Once up and running the clutch pedal is redundant, you simply smash into a higher gear with a pull of the paddle to the right of the wheel, or smash down a gear by pushing it away with your fingertips. By the time I’ve rounded the first corner, managed to stay off the grass and find myself ripping past Goodwood house and under the pedestrian bridge, you can tell this is a car designed to exist at an average of 129mph: the harder I push it the more cohesive everything gets. While the turbo lag is significant at low revs, if you can keep it lit then the thrust is enormous and instant, but rarely intimidating, even in the wet. It’s like hopping in the ring with Anthony Joshua, only to find being punched by him feels fantastic.
It’s hard to put my finger on exactly why this is – Lord March’s personal hillclimb is only 1.16-miles long, after all, and I’m a little busy trying to keep my $700,000 Subaru out the hay bales – but it’s partly down to the all-wheel-drive security blanket, partly the telepathic steering and partly the monstrous brakes that my puny legs aren’t extracting half the potential from. Ultimately, for something so intimidatingly focused – essentially a WRC car turned up to 11, with better aero and slicks – it’s a pleasure to drive from start to finish.
I’m sure of this because the moment I cross the line, I want to go again, convinced I can take chunks out of my time now I know the limits are so high and there’s so little to fear. But that’s not the way it works at Goodwood - it’s a big old tease.

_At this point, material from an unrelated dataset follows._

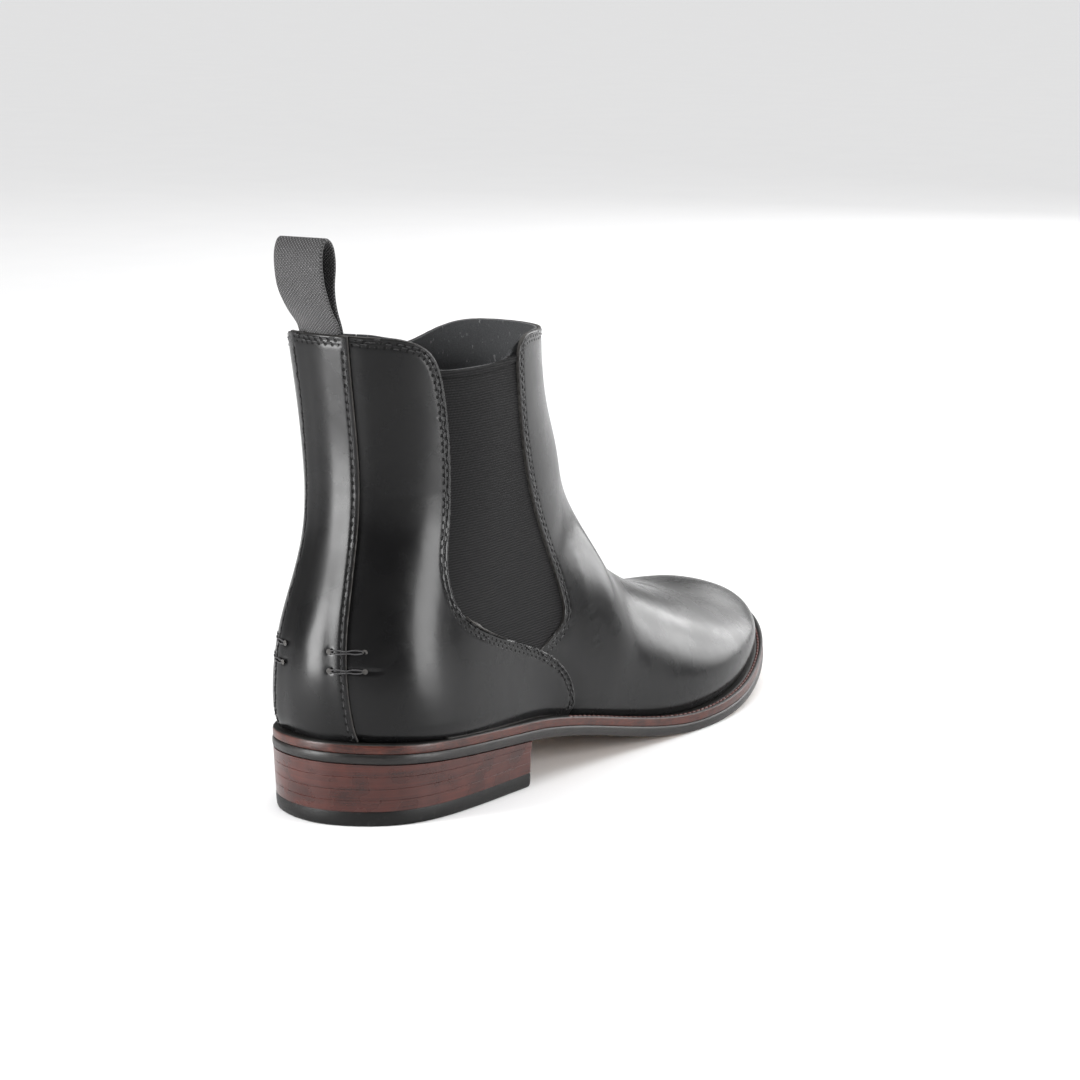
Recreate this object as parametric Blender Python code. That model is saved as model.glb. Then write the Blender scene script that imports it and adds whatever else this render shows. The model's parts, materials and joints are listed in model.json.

What I do get, though, is the dubious honour of seeing my pathetic telemetry overlaid against data from Mark Higgins’ run the day before. You can see it yourself above. Firstly, my excuses: the track was wet for my run and not so wet for him, and, lest we forget, he’s had a lot more time in the car than me. Oh, and he’s a world-class rally driver, whereas I’m just a lucky guy who happens to write about cars for a living: that should just about explain the thirteen-second gap. Let’s just call it room for improvement.